Tuesday, June 20, 2006

Melting Mavs

The Stanley Cup Finals finished Monday with Carolina winning a hard-fought seven-game series over a very worthy Edmonton squad. Hockey fans had waited two years for a new Stanley Cup champion to be crowned, and the small-market finalists did not disappoint.
Hockey's championship series did its sport proud. Then there's the NBA Finals.
More specifically, then there's the Dallas Mavericks, who are turning their first-ever championship series appearance into an embarrassing flameout that might rank as one of the worst playoff meltdowns in pro sports history with one more loss.
Since jumping out to a 2-0 series lead, the Mavs have become entangled in a bramble thicket of misconduct, both within and outside the rules of the game.
There was Dirk Notwitzki, who missed a free throw to lose a game, then booted the ball into the stands following Game 5, resulting in a $5,000 fine.
There was Jerry Stackhouse, suspended for Game 5 for putting a hit on Shaquille O'Neal.
There was coach Avery Johnson throwing temper tantrums.
There was Josh Howard, calling the Mavs' last timeout with 1.9 seconds left in Game 5. The timeout came between a pair of Dwyane Wade free throws, preventing the Mavs from advancing the ball to halfcourt.
And, of course, there was Mark Cuban, about to start World War III with the officials and getting slapped with a $250,000 fine.
This is so unlike the clean-cut Mavs, who were the good guys of North Texas sports.
Metroplex residents are used to moronic behavior in their sports teams, but usually it was Michael Irvin smoking crack or the Rangers signing their souls away for Alex Rodriguez. The Mavs were the entertaining, long-haired team that it was tough to root against, especially as the Lakers and Spurs kept racking up titles.
Now, with the chance to win a title of their own, the Mavs are blowing it in a way that makes them worse than any self-absorbed Shaq-Kobe Laker team that won a title.

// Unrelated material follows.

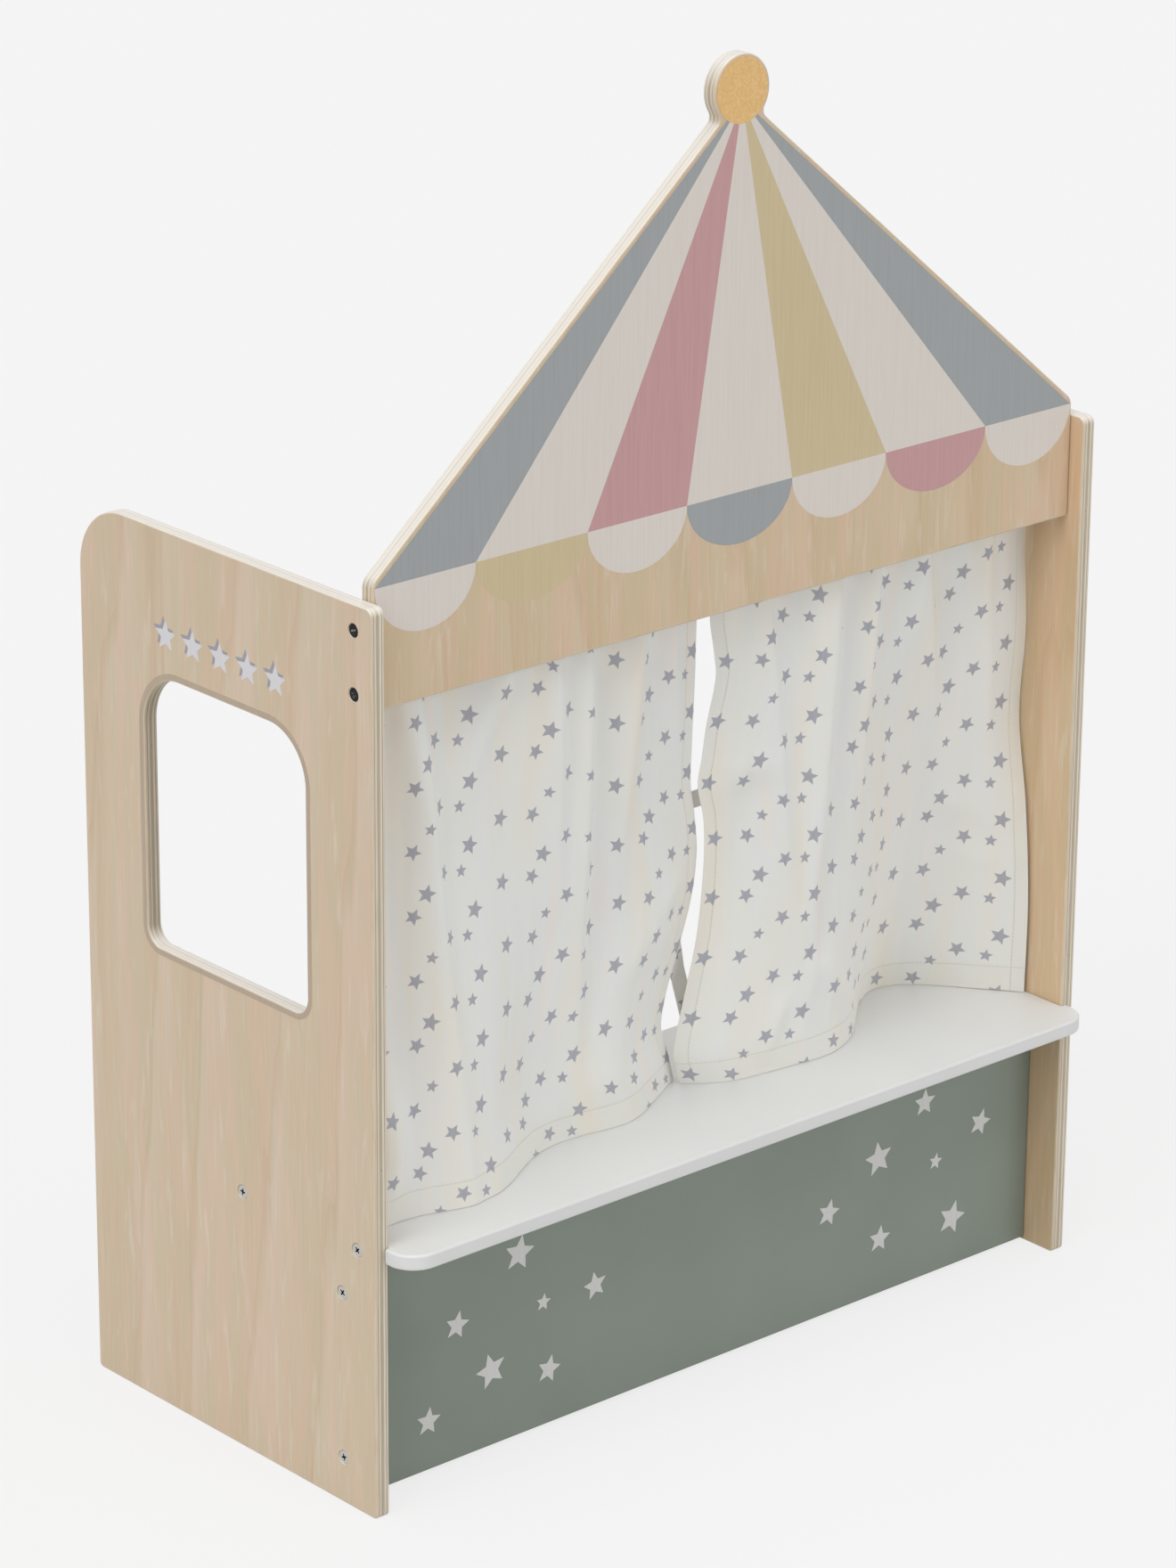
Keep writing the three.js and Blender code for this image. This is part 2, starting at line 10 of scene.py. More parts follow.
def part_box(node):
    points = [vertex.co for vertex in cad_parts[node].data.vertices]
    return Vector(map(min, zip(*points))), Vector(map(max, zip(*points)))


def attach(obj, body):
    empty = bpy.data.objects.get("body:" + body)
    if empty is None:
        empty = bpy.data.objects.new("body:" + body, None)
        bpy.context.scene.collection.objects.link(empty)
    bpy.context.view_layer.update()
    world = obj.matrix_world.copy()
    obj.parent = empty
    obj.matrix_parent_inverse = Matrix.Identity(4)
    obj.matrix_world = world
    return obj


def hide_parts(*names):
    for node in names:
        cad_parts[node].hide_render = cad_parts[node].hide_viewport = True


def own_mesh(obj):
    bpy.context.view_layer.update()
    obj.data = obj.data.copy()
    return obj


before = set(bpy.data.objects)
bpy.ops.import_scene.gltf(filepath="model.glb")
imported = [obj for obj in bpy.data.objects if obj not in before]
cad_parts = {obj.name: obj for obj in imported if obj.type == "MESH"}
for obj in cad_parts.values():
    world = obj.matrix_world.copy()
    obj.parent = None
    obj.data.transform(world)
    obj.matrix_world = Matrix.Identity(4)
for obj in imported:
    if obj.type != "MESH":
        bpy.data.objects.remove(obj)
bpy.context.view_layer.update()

At least those Lakers shut up and played when the ball went up. They had their squabbles on the practice court, but when the lights came on, it was all business.
Right now, the Mavs are showing such a blatant intolerance for adversity, it makes you wonder how they were able to take out the Spurs and Suns to get to this point. A Mavs team behaving like this would have been devoured by the Spurs.
Chalk it up to stage fright? A lack of preparation? Simply a nightmarish three-game set on the road?
The Mavs head home for Game 6 tonight facing elimination, but the key word there is "home." In a series between two teams with an equal number of strengths and flaws, the swing back to Central Time and homecourt might be enough to get the Mavs over the hump.
But the familiar surroundings around them won't do any good if they don't clear the garbage out inside their own heads. If they hit the floor tonight still seething over what transpired in the last three games, start engraving Wade's name on the MVP trophy at tipoff.
If the Mavs can't rebound and win this series, it would be such a waste. This shouldn't happen to a team that has been a model of perseverance, spending years fighting up the Western Conference playoff ladder to finally get their day in the Sun.
Once the Mavs topped the Spurs, they probably felt like they could beat anybody. Unfortunately, that might include themselves.